GIVEN TASK: The line containing "DISH_EDGE = 0.25" marks the end: quote every line from the start of the records below through it, word for word.

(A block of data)
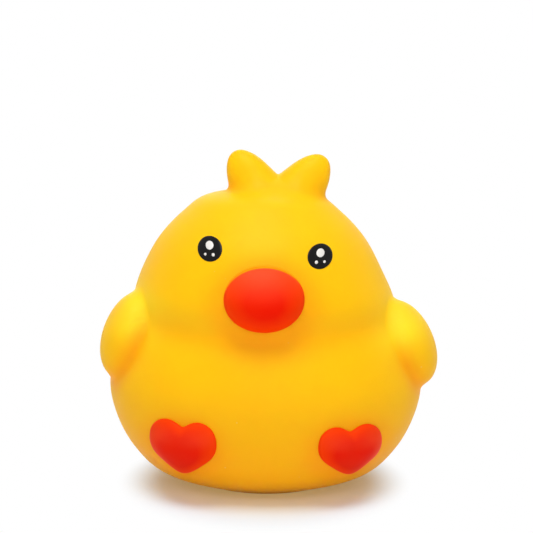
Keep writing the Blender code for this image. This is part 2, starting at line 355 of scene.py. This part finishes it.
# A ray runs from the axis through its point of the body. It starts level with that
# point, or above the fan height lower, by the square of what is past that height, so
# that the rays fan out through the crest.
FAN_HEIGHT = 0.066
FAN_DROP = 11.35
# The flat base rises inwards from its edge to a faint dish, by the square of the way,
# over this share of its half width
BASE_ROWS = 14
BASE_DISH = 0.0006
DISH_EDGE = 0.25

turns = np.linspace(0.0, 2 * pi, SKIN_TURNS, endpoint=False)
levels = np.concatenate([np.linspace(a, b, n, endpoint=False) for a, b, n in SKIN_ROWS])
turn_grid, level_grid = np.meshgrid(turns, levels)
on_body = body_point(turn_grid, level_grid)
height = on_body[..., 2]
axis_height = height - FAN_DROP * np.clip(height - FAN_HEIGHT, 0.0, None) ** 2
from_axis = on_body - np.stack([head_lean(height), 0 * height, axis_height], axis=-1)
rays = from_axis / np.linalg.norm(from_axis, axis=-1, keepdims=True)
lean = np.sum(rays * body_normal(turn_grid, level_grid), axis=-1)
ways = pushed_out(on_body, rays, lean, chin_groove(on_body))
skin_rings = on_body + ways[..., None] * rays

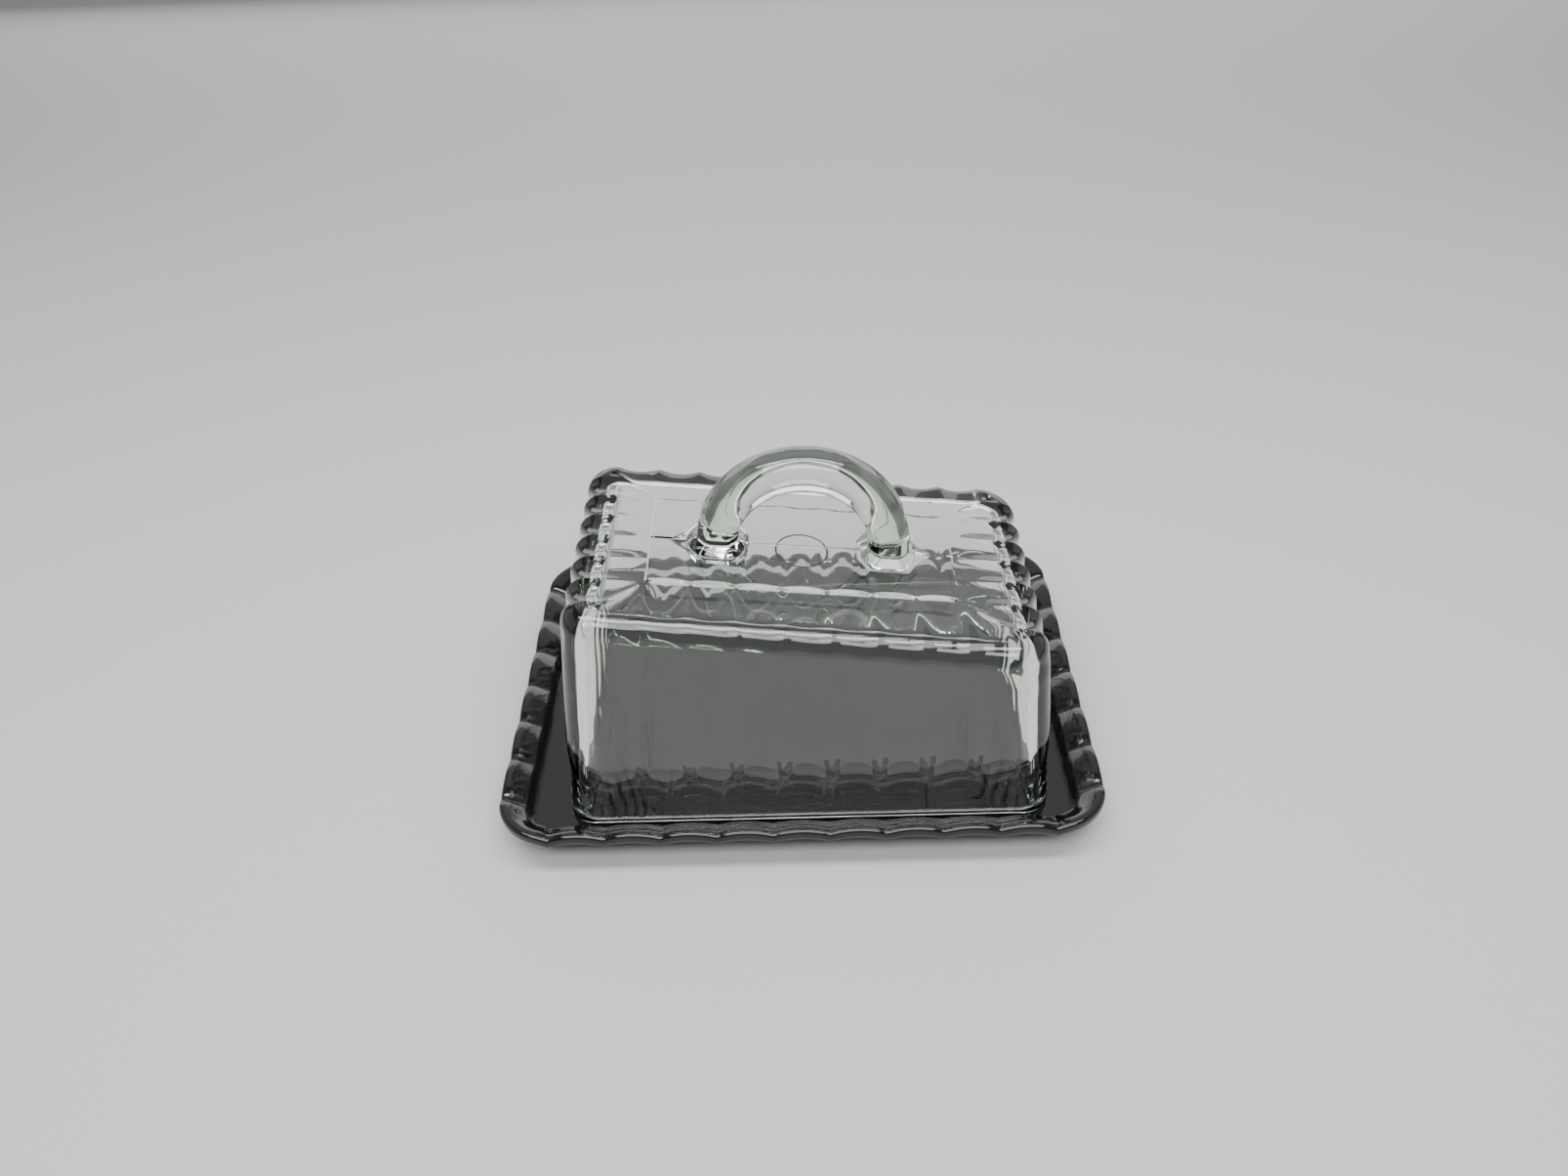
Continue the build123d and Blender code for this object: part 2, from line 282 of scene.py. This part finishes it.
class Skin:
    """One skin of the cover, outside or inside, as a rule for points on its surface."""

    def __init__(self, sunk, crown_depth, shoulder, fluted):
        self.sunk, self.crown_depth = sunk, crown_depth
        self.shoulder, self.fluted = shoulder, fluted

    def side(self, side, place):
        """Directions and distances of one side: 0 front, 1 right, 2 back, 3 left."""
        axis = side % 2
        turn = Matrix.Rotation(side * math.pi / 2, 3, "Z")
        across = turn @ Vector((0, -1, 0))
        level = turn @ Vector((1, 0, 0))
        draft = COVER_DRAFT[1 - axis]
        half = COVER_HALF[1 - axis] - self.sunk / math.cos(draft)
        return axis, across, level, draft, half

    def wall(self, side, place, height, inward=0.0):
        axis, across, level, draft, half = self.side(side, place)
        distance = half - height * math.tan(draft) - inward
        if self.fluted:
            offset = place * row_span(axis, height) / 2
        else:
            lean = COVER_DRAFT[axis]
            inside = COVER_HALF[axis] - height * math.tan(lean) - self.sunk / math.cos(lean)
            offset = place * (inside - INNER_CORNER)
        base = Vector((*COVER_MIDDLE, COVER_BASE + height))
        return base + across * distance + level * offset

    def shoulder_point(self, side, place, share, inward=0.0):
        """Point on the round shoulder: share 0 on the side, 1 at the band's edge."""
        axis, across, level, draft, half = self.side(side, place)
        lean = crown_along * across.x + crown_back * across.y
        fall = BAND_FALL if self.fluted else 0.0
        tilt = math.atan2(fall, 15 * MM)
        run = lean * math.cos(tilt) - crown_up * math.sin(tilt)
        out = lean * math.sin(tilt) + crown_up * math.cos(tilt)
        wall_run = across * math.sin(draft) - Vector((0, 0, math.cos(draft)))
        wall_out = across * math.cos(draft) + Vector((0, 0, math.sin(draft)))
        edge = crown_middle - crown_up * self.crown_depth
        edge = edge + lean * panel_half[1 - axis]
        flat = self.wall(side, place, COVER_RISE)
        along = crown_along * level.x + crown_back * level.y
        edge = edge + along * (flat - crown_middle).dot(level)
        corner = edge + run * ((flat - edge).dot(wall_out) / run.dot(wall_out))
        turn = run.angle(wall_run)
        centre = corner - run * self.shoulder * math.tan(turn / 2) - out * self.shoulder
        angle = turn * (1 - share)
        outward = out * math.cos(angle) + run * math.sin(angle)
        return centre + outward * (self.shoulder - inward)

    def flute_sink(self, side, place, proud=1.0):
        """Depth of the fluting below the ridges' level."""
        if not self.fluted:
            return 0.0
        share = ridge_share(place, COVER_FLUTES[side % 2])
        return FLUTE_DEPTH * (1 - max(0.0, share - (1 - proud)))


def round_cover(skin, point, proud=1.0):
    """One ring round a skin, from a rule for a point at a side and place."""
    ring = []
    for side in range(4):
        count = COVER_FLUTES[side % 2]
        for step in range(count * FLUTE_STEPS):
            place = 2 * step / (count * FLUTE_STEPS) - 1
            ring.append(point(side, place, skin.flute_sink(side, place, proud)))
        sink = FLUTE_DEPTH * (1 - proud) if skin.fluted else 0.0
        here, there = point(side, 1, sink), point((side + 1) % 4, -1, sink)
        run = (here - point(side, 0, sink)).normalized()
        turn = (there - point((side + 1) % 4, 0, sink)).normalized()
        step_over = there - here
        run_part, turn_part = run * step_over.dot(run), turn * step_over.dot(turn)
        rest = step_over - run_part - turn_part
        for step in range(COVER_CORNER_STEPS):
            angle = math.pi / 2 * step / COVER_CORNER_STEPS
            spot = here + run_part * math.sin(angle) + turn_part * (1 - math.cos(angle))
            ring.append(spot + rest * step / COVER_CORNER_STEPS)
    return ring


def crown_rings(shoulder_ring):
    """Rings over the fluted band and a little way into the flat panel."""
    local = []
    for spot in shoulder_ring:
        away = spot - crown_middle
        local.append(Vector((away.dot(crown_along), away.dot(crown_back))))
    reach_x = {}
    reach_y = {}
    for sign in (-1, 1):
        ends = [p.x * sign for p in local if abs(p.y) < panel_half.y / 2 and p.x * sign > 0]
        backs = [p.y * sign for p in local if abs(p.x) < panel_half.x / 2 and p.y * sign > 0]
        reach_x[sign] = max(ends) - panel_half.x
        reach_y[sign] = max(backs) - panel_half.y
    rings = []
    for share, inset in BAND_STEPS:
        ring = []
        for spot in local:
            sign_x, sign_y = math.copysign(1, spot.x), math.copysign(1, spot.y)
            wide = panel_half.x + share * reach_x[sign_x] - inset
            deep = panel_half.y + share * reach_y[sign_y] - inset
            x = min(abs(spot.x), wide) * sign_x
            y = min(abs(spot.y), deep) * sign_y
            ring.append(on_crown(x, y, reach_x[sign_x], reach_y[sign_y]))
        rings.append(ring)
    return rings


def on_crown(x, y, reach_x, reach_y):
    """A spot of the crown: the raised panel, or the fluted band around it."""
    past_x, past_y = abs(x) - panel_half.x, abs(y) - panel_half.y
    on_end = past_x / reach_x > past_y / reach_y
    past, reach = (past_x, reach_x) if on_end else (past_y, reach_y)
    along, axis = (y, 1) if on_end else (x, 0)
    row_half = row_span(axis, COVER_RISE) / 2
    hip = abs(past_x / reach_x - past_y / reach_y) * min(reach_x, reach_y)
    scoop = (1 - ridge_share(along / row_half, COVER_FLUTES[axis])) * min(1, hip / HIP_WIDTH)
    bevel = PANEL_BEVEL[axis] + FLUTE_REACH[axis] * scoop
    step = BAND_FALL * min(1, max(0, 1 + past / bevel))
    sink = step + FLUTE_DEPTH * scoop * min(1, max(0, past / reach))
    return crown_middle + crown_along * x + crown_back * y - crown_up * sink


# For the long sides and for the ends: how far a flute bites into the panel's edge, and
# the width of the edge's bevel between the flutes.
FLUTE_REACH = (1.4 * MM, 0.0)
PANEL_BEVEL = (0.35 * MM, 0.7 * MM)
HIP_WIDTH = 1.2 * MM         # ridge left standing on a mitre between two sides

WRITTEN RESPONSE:
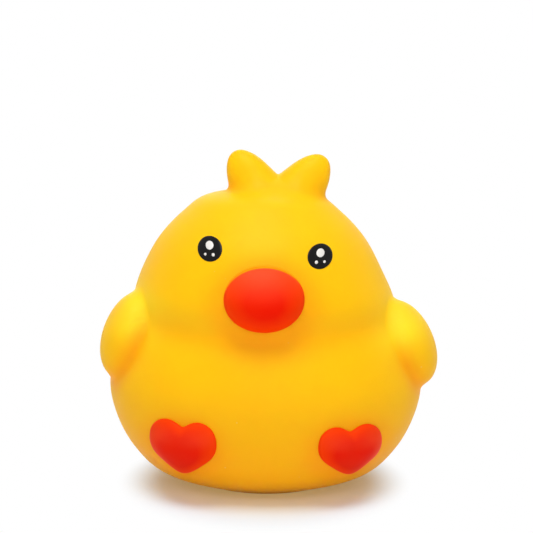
Keep writing the Blender code for this image. This is part 2, starting at line 355 of scene.py. This part finishes it.
# A ray runs from the axis through its point of the body. It starts level with that
# point, or above the fan height lower, by the square of what is past that height, so
# that the rays fan out through the crest.
FAN_HEIGHT = 0.066
FAN_DROP = 11.35
# The flat base rises inwards from its edge to a faint dish, by the square of the way,
# over this share of its half width
BASE_ROWS = 14
BASE_DISH = 0.0006
DISH_EDGE = 0.25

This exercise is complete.